道路規格は第1種2級b、工事は暫定2車線施工(用地4車線)で、延長10.5kmのうちトンネルが0.5km(2本)、橋梁が1.0km(10橋)と比較的構造物比率(14%)が低い区間である。
事業の進捗状況は、現在、用地買収率99%、土工及び橋梁上部工工事の発注をすべて完了し、進捗率は25%(h13.4末現在)となっており、平成14年度のなるべく早い時期の完成を目指している。
▲四国霊場88ヶ所一番札所霊山寺 大代トンネル
史跡価値の高い大代古墳を現地保存するために、当初計画である切土構造からトンネル構造に変更した。
第13次区間 小松島IC〜鳴門JCT間
路線は、小松島市、徳島市、板野郡北島町、板野郡松茂町及び鳴門市の3市2町を通過する。
小松島市では、一般国道55号と接続、JR牟岐線、一般国道55号を橋梁で横過、二級河川勝浦川沿いに北進し徳島市に入る。徳島市では、大神子地区をトンネルで通過した後、小松島港湾区域の二級河川勝浦川、津田木材団地、一級河川新町川、沖州地区を橋梁で通過し、県道徳島東IC線と接続する。
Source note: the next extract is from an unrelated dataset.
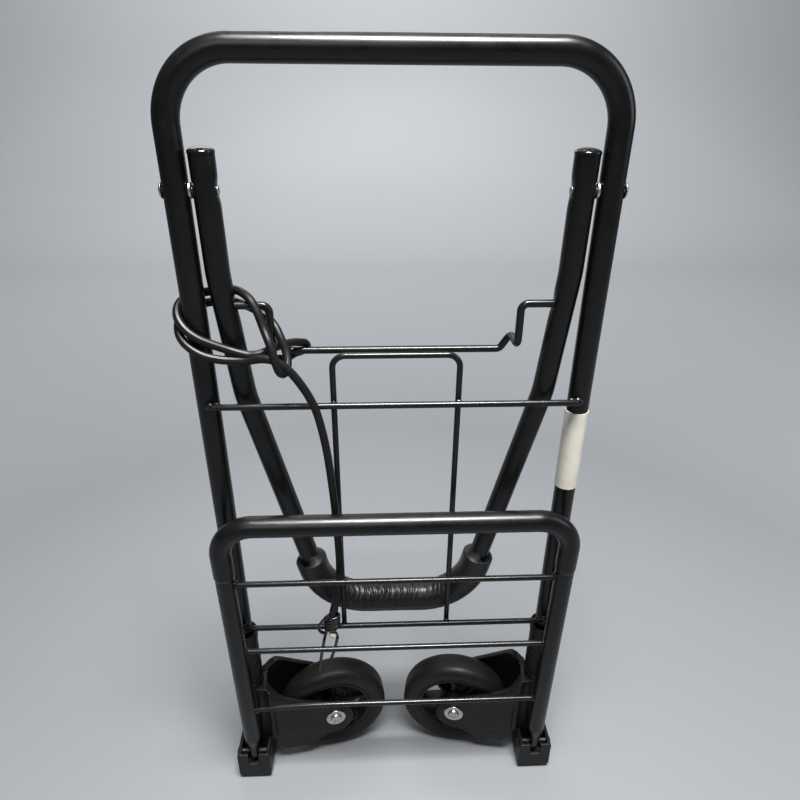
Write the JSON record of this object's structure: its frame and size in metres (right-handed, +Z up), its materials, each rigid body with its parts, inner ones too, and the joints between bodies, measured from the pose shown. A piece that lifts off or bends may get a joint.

その後、一級河川吉野川の河ロ部を橋梁で横過、四国縦貫道とジャンクションで接続、一般国道11号に並行して一級河川今切川を橋梁で通過して板野郡北島町、板野郡松茂町に入り、一級河川旧吉野川を橋梁で通過、鳴門市に至り、JR鳴門線を橋梁で横過して四国横断自動車道鳴門市から津田町間とジャンクションで接続する。
当路線の特徴としては、中央構造線と交差、一級河川吉野川下流の徳島平野三角州低地の軟弱地盤地帯を主に盛土で通過、吉野川河ロ部はラムサール条約会議で提唱された「シギ・チドリ類に関する湿地ネットワーク」に指定された干潟領域を橋梁で横過する為に、工事中を含め、周辺との環境保全が必要である。
さらに、県が実施する港湾埋立事業、港湾区域の渡過、併設する臨港道路との長大橋の施工調整等図る必要がある。
道路規格は第1種2級B、工事は暫定2車線施工(用地4車線)で、延長23.3kmのうちトンネルが0.9km(2本)、橋梁が8.4km(23橋)で、構造物比率は40%となっている。事業の進捗状況は、平成11年3月に事業説明を行い、現在、四国縦貫自動車道徳島ICから鳴門JCT(仮称)間約11kmを先行して測量・土質調査を終了し、協議用図面を作成しており、今後、設計協議に入る予定。
残る区間については県が実施する港湾埋立て事業等との調整を図りながら、順次進めていく予定である。
阿南IC〜小松島IC間
当区間は、平成8年12月25日に都市計画が決定し、平成10年12月15日に整備計画が策定された。
現在、調査報告に向けて関係機関と事業調整を実施中である。
おわりに
四国横断自動車道鳴門〜板野間及び高松西〜高松中央間(高松工事事務所担当区間)が開通することにより、本四連絡橋の神戸淡路鳴門道と瀬戸中央道が結ばれることになり、京阪神、中国、四国を結ぶ一大道路網が完成する。さらに、鳴門から南へ延伸することで横断道、縦貫道、本四連絡橋の3本が直結することになり、道路ネットワークの充実を図るうえで非常に重要な区間であり、今後も早期ネットワークの完成を目指し、一丸となって頑張っていきたい。